# Abstracts LDA

* Load the abstracts from the review articles identified in 05_benchmark_articles notebook.
* Create a corpus with the abstracts
* Tokenize
* Apply single LDA
* Apply ensemble LDA

## Conclusion
Doing an LDA on the abstracts just yields that these are systematic literature review papers. It does not give ainformation about what these reviews are about.

## Load the abstracts 
From the review articles on machine learning identified in 05_benchmark_articles notebook. Keep only the abstracts.

In [4]:
%%time

# load metadata extracted data in notebook 00_load_metadata
arxiv_ml_reviews = pd.read_csv('data/arxiv_ml_reviews.csv.zip')

CPU times: user 5.59 ms, sys: 190 µs, total: 5.78 ms
Wall time: 8.24 ms


In [32]:
print(f"There are {arxiv_ml_reviews.shape[0]} review articles on machine learning in the dataset")

There are 110 review articles on machine learning in the dataset


## Create a corpus with the abstracts

In [5]:
documents = arxiv_ml_reviews['abstract']

### Tokenize

In [28]:
from gensim.parsing.preprocessing import preprocess_string

# remove common words and tokenize
texts = [
    preprocess_string(document)
    for document in documents
]

In [29]:
# remove words that appear only once
frequency = defaultdict(int)
for text in texts:
    for token in text:
        frequency[token] += 1

texts = [
    [token for token in text if frequency[token] > 1]
    for text in texts
]

In [33]:
dictionary = corpora.Dictionary(texts)
corpus = [dictionary.doc2bow(text) for text in texts]

## Apply single LDA

In [49]:
lda_model = models.LdaModel(corpus, id2word=dictionary, num_topics=2)
corpus_lda = lda_model[corpus]

In [50]:
for doc, as_text in zip(corpus_lda, documents):
    print(doc, as_text)

[(0, 0.011894052), (1, 0.98810595)]   Lately, there has been an increasing interest in hand gesture analysis
systems.
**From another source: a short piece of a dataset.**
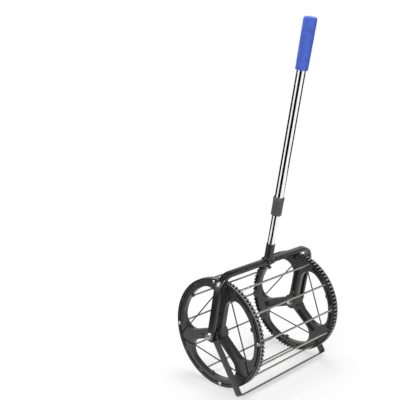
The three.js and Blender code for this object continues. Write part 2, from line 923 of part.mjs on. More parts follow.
for (const { side, name } of sides) {
  addMesh(axle, `wheel_${name}`, wheelGeometry(side), wheelPlastic);
  addMesh(axle, `hub_bush_${name}`, bushGeometry(side), nylon);
  const cordNames = spokeAngles().map((angle, index) => [angle, `cord_${name}_${index + 1}`]);
  for (const [angle, cordName] of cordNames) {
    addMesh(axle, cordName, cordGeometry(angle + sectorAngle / 2, side), elastic);
  }
  addMesh(handle, `hub_bolt_${name}`, hubBoltGeometry(side), zinc);
  addMesh(handle, `hub_nut_${name}`, hubNutGeometry(side), zinc);
  const outerWasher = ringGeometry(washerDiameter, washerInner, washerOuter, side);
  addMesh(handle, `outer_washer_${name}`, outerWasher, zinc);
  const innerWasher = ringGeometry(washerDiameter, innerWasherInner, innerWasherOuter, side);
  addMesh(handle, `inner_washer_${name}`, innerWasher, zinc);
  const spacer = ringGeometry(spacerDiameter, spacerInner, spacerOuter, side);
  addMesh(handle, `hub_spacer_${name}`, spacer, blackPlastic);
  const friction = ringGeometry(frictionWasherDiameter, frictionInner, frictionOuter, side);
  addMesh(handle, `friction_washer_${name}`, friction, nylon);
  addMesh(handle, `arm_cap_${name}`, armCapGeometry(side), blackPlastic);
}

for (let rod = 0; rod < rodCount; rod += 1) {
  const label = String(rod + 1).padStart(2, "0");
  addMesh(axle, `rod_${label}`, rodGeometry(rod), chrome);
  if (!isTie(rod)) continue;
  for (const { side, name } of sides) {
    addMesh(axle, `tie_screw_${name}_${label}`, tieScrewGeometry(rod, side), zinc);
  }
}

addMesh(handle, "yoke", yokeGeometry(), blackPaint);
addMesh(stand, "stand", standGeometry(), blackPaint);
addMesh(handle, "pole_socket", socketGeometry(), blackPaint);
addMesh(handle, "socket_screw", socketScrewGeometry(), zinc);
addMesh(handle, "lower_tube", lowerTubeGeometry(), chrome);
addMesh(handle, "lower_tube_guide", guideGeometry(), nylon);
addMesh(handle, "upper_tube", upperTubeGeometry(), chrome);
addMesh(handle, "lock_collet", colletGeometry(), nylon);
addMesh(handle, "twist_collar", collarGeometry(), blackPlastic);
addMesh(handle, "grip_plug", gripPlugGeometry(), blackPlastic);
addMesh(handle, "foam_grip", gripGeometry(), foam);

// The origin is on the floor, under the middle of the whole object
const extent = new THREE.Box3().setFromObject(collector, true);
collector.position.y = -(extent.min.y + extent.max.y) / 2;

export default collector;
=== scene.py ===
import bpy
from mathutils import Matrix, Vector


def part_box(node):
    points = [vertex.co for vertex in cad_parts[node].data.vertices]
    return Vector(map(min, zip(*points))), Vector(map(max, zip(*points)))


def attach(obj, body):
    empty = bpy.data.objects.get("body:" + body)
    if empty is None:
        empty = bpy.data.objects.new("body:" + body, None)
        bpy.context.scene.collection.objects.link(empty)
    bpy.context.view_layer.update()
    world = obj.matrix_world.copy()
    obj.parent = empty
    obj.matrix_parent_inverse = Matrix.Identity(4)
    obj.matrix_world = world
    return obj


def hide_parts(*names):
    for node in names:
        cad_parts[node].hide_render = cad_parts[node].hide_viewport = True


bl_info = {
    "name": "Ball collector",
    "version": (1, 0, 0),
    "blender": (4, 5, 0),
    "location": "3D View > Sidebar > Collector",
    "description": "A rolling rod drum that picks up tennis balls, with its yoke, stand and pole",
    "category": "Object",
}

import math

import bpy
from mathutils import Matrix, Vector
from mathutils import noise

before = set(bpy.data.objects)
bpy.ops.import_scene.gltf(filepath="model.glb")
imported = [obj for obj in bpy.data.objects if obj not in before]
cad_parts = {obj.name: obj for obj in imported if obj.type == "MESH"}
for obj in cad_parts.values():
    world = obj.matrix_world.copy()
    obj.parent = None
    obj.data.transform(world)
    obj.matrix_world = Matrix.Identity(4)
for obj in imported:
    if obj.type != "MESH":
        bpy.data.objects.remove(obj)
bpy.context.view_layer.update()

MM = 0.001
TURN = 2 * math.pi
QUARTER = math.pi / 2
SIDES = {"left": -1, "right": 1}
FIT = 0.3 * MM  # Gap between parts that sit in or on one another
OVERRUN = 2 * MM  # How far a cutting tool reaches past a surface
NUDGE = 1e-6  # Less than the smallest step of any outline
AMBIENT = 0.12  # Strength of the background as a light, where 1 is white
# Facets round each kind of piece
FACETS = {
    "cord": 20, "hole": 24, "rod": 32, "bolt_hole": 32, "thread": 40, "small_screw": 40,
    "screw": 48, "nut": 48, "bore": 48, "ring": 64, "tube_bore": 64, "socket": 80, "hub": 96,
    "tube": 96,
}
# How far the edges of each kind of piece are rounded
EDGES = {
    "bush": 0.3 * MM, "cap": 0.15 * MM, "hexagon": 0.12 * MM, "ring": 0.2 * MM,
    "screw": 0.15 * MM, "small_screw": 0.1 * MM, "socket": 0.5 * MM, "strip": 0.25 * MM,
    "tube": 0.25 * MM,
}


# Properties

def length(name, description, default):
    return bpy.props.FloatProperty(
        name=name, description=description, default=default, min=0.0, precision=4,
        unit="LENGTH", subtype="DISTANCE",
    )


def angle(name, description, degrees):
    return bpy.props.FloatProperty(
        name=name, description=description, default=math.radians(degrees), unit="ROTATION",
        subtype="ANGLE",
    )


def number(name, description, default):
    return bpy.props.IntProperty(name=name, description=description, default=default, min=1)


def colour(name, description, default):
    return bpy.props.FloatVectorProperty(
        name=name, description=description, default=default, min=0.0, max=1.0, size=3,
        subtype="COLOR",
    )


def portion(name, description, default):
    return bpy.props.FloatProperty(
        name=name, description=description, default=default, min=0.0, max=1.0, subtype="FACTOR",
    )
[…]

Recent works have employed pattern recognition techniques and have
focused on the development of systems with more natural user interfaces. These
systems may use gestures to control interfaces or recognize sign language
gestures, which can provide systems with multimodal interaction; or consist in
multimodal tools to help psycholinguists to understand new aspects of discourse
analysis and to automate laborious tasks. Gestures are characterized by several
aspects, mainly by movements and sequence of postures. Since data referring to
movements or sequences carry temporal information, this paper presents a
literature review about temporal aspects of hand gesture analysis, focusing on
applications related to natural conversation and psycholinguistic analysis,
using Systematic Literature Review methodology. In our results, we organized
works according to type of analysis, me

In [56]:
lda_model.print_topics()

[(0,
  '0.018*"research" + 0.017*"review" + 0.013*"model" + 0.012*"paper" + 0.012*"systemat" + 0.011*"learn" + 0.010*"literatur" + 0.010*"base" + 0.008*"studi" + 0.008*"machin"'),
 (1,
  '0.016*"review" + 0.015*"literatur" + 0.014*"research" + 0.014*"data" + 0.012*"systemat" + 0.012*"model" + 0.011*"studi" + 0.010*"learn" + 0.010*"process" + 0.008*"system"')]

## Apply ensemble LDA

In [34]:
from gensim.models import LdaModel
topic_model_class = LdaModel

parameters

In [87]:
ensemble_workers = 4
num_models = ensemble_workers * 2
distance_workers = 4
num_topics = 8
passes = 2

In [88]:
from gensim.models import EnsembleLda

ensemble = EnsembleLda(
    corpus=corpus,
    id2word=dictionary,
    num_topics=num_topics,
    passes=passes,
    num_models=num_models,
    topic_model_class=topic_model_class,
    ensemble_workers=ensemble_workers,
    distance_workers=distance_workers
)

* Compute all the topics. In this setup: num_topics * num_workers = 160 models
* Compute the stable topics

In [89]:
print(len(ensemble.ttda))
print(len(ensemble.get_topics()))

64
1


In [90]:
ensemble.print_topics()

[(0,
  '0.022*"research" + 0.019*"review" + 0.015*"literatur" + 0.014*"data" + 0.013*"systemat" + 0.012*"paper" + 0.011*"studi" + 0.011*"model" + 0.009*"learn" + 0.008*"system"')]

## Tuning

In [91]:
import numpy as np

shape = ensemble.asymmetric_distance_matrix.shape
shape

(64, 64)

In [92]:
without_diagonal = ensemble.asymmetric_distance_matrix[~np.eye(shape[0], dtype=bool)].reshape(shape[0], -1)
print(without_diagonal.min(), without_diagonal.mean(), without_diagonal.max())

0.06404970780489483 0.2501196971164614 0.5316963761897096


In [93]:
ensemble.recluster(eps=0.1, min_samples=2, min_cores=2)
print(len(ensemble.get_topics()))

1


In [94]:
ensemble.print_topics()

[(0,
  '0.022*"research" + 0.019*"review" + 0.015*"literatur" + 0.013*"systemat" + 0.012*"data" + 0.012*"paper" + 0.011*"studi" + 0.010*"model" + 0.009*"learn" + 0.009*"base"')]